Appello al capo dello Stato "perché non si verifichino rotture ingiustificate e gravi della legittimità costituzionale" viene lanciato anche da Lettera 150, il think tank che riunisce circa 250 docenti universitari, magistrati e intellettuali. "Desta particolare preoccupazione - rileva Lettera 150 in un documento - l'annunciata volontà del Governo Conte di prorogare al 31 dicembre 2020 lo Stato di emergenza per la pandemia, tramite una semplice deliberazione del Consiglio dei Ministri o, peggio, un decreto del Presidente del Consiglio (DPCM)". Ci sono "gravi preoccupazioni" in particolare perché la proroga interferisce con le elezioni regionali di settembre, che potrebbero subire intralci o rinvii.

Sull'affermazione da parte del Governo che il provvedimento amministrativo farebbe comunque "un passaggio" in Parlamento, Lettera 150 osserva che "il verbo 'passare' è "inopportuno e privo di significato" perché "a prescindere dall'andamento della pandemia, la fase di cosiddetta emergenza in senso giuridico è definitivamente conclusa per lasciare il posto ad una ordinaria situazione di allerta grave", con "interventi anche urgenti, magari attraverso decreti legge, ma riconducibili alla ordinaria gestione legislativa parlamentare". E' infatti "venuta meno, definitivamente, quella condizione che ha permesso, sino ad oggi, la sospensione di diritti costituzionali fondamentali". Lo stato di emergenza, infatti, è "una grave circostanza imprevista che richiede misure immediate di intervento non compatibili con i normali tempi di elaborazione e proclamazione di leggi o provvedimenti amministrativi ordinari".

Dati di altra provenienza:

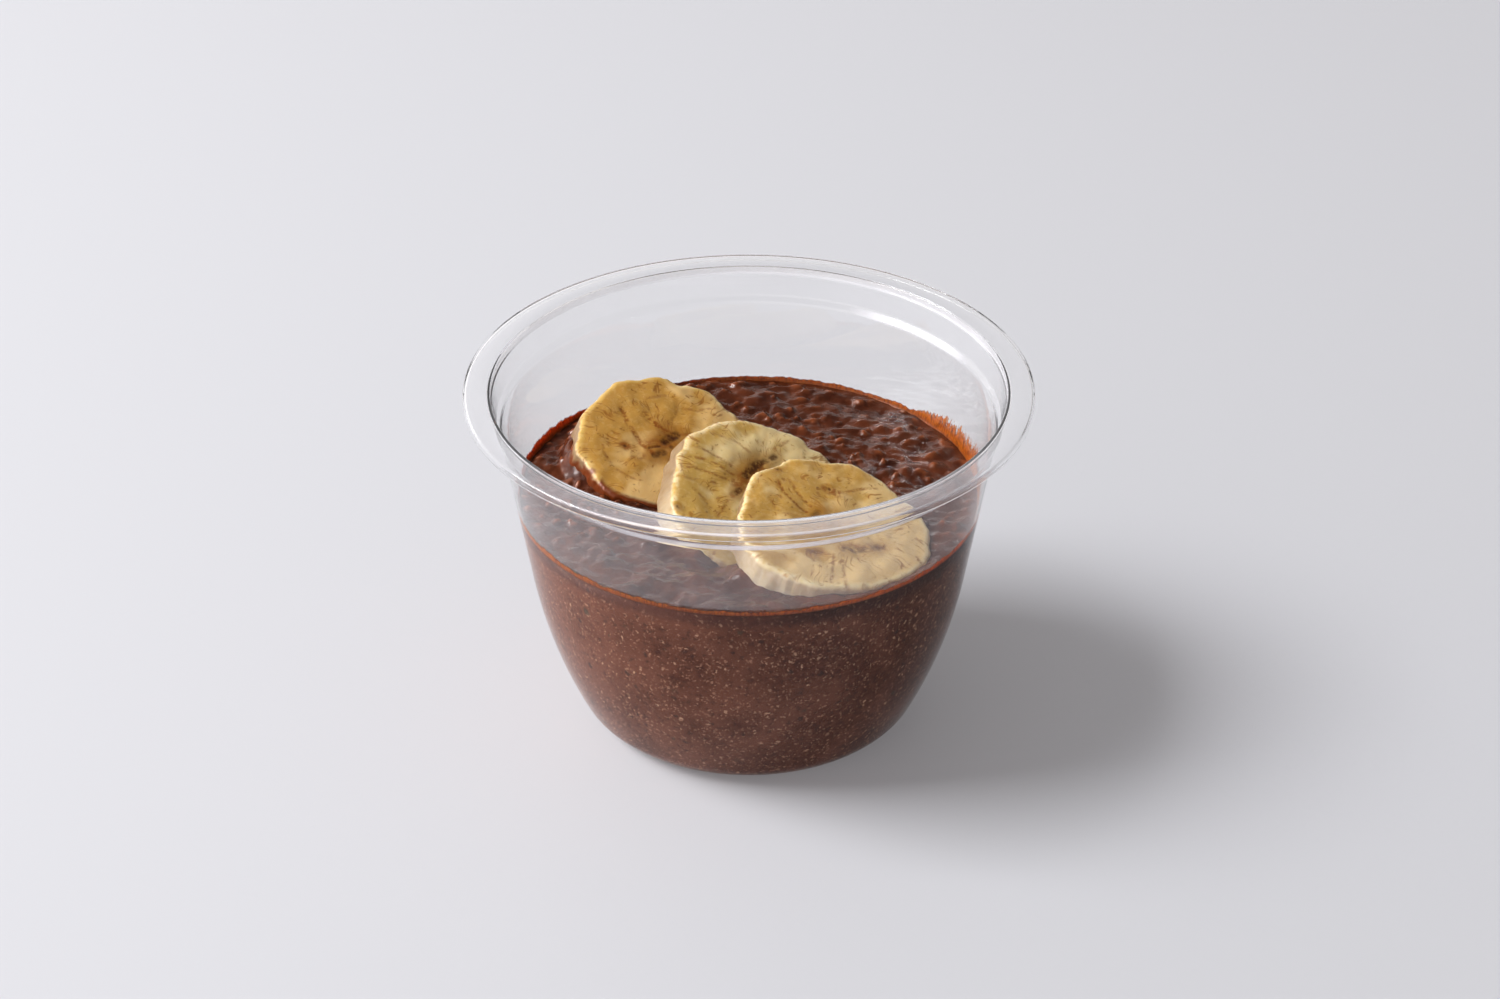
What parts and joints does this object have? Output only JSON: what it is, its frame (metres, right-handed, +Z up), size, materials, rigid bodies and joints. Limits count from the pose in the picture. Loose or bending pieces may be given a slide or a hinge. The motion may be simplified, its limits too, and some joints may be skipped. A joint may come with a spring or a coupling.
{
  "type": "chia pudding cup",
  "caption": "Dark chocolate chia pudding in a clear round flanged plastic cup, topped with overlapping round banana slices pressed into its surface.",
  "frame": {"origin": "centre of the cup's flat base, on the surface it stands on", "axes": "+Z up along the cup's axis, -Y towards the front of the pictured cup, +X to its right"},
  "size_m": [0.101, 0.101, 0.065],
  "materials": {
    "clear_plastic": "clear, smooth, thin moulded plastic",
    "chocolate_pudding": "moist, glossy and lumpy, fine pale specks",
    "banana_flesh": "moist satin flesh with brown streaks and dark seeds"
  },
  "bodies": {
    "root": {"cup": "clear_plastic", "pudding": "chocolate_pudding", "banana_slice_back": "banana_flesh", "banana_slice_middle": "banana_flesh", "banana_slice_front": "banana_flesh"}
  },
  "joints": []
}
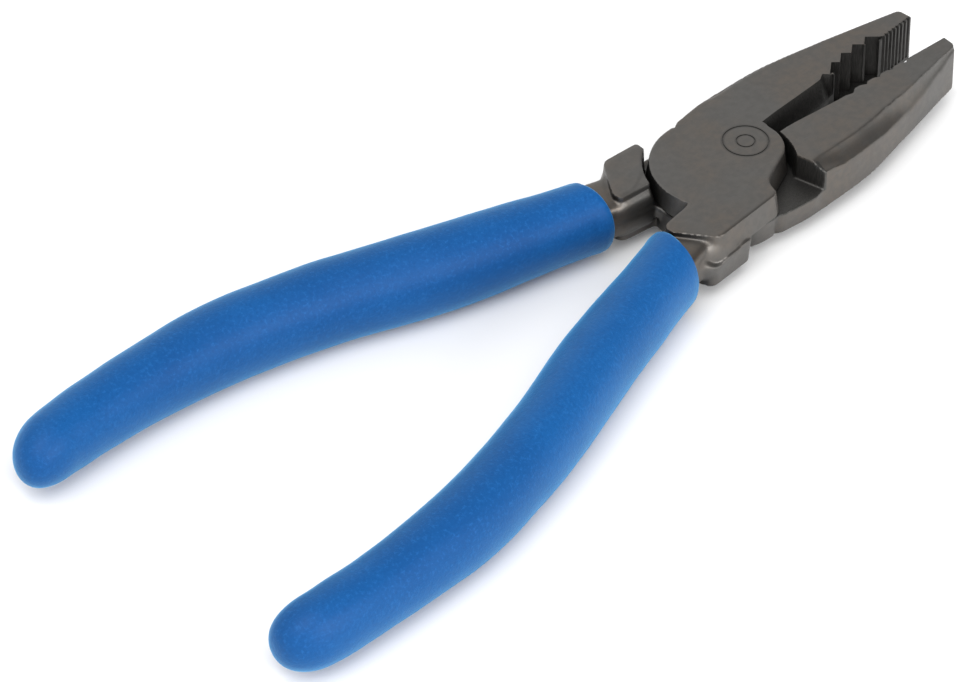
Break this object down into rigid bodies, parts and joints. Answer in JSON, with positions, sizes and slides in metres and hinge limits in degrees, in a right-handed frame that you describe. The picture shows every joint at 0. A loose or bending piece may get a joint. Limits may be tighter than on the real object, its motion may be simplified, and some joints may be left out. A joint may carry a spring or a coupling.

È intervenuto sul Corriere della Sera anche il professor Sabino Cassesse, costituzionalista e giudice emerito della Corte Costituzionale. "Sono molte le ragioni per non prorogare al 31 dicembre lo stato di emergenza, dichiarato il 31 gennaio e in vigore fino al termine di luglio. In primo luogo, manca il presupposto della proroga. Perche' venga dichiarato o prorogato uno stato di emergenza, non basta che vi sia il timore o la previsione di un evento calamitoso. Occorre che vi sia una condizione attuale di emergenza" ha scritto Cassese. "Perche' prorogare lo stato di eccezione, se e' possibile domani, qualora se ne verificasse la necessita', riunire il Consiglio dei ministri e provvedere?". "L'urgenza non vuol dire emergenza".

Per Cassese, un altro motivo per non abusare dell'emergenza e' quello di "evitare l'accentramento di tutte le decisioni a Palazzo Chigi. E questo non solo perche' finora si sono gia' concentrati troppi poteri nella Presidenza del Consiglio dei ministri, o perche' in ogni sistema politico una confluenza eccessiva di funzioni in un organo e' pericolosa, ma anche e principalmente perche' l'accentramento crea colli di bottiglia e rallenta i processi di decisione". Il suo intervento sul quotidiano milanese si conclude con una terza valutazione: la proroga della dichiarazione dello stato di emergenza, scrive sempre Cassese, "e' inopportuna perche' il diritto eccezionale non puo' diventare la regola. Proprio per questo sia la legge che lo prevede, sia la costante giurisprudenza della Corte costituzionale hanno insistito sulla necessaria brevita' degli strumenti derogatori, perche' non e' fisiologico governare con mezzi eccezionali. Questi possono produrre conseguenze negative non solo per la societa' e per l'economia, creando tensioni nella prima e bloccando la seconda, ma anche per l'equilibrio dei poteri, mettendo tra le quinte (ancor piu' di quanto non accada gia' oggi) il Parlamento e oscurando il Presidente della Repubblica e la Corte costituzionale, al cui controllo sono sottratti gli atti dettati dall'emergenza".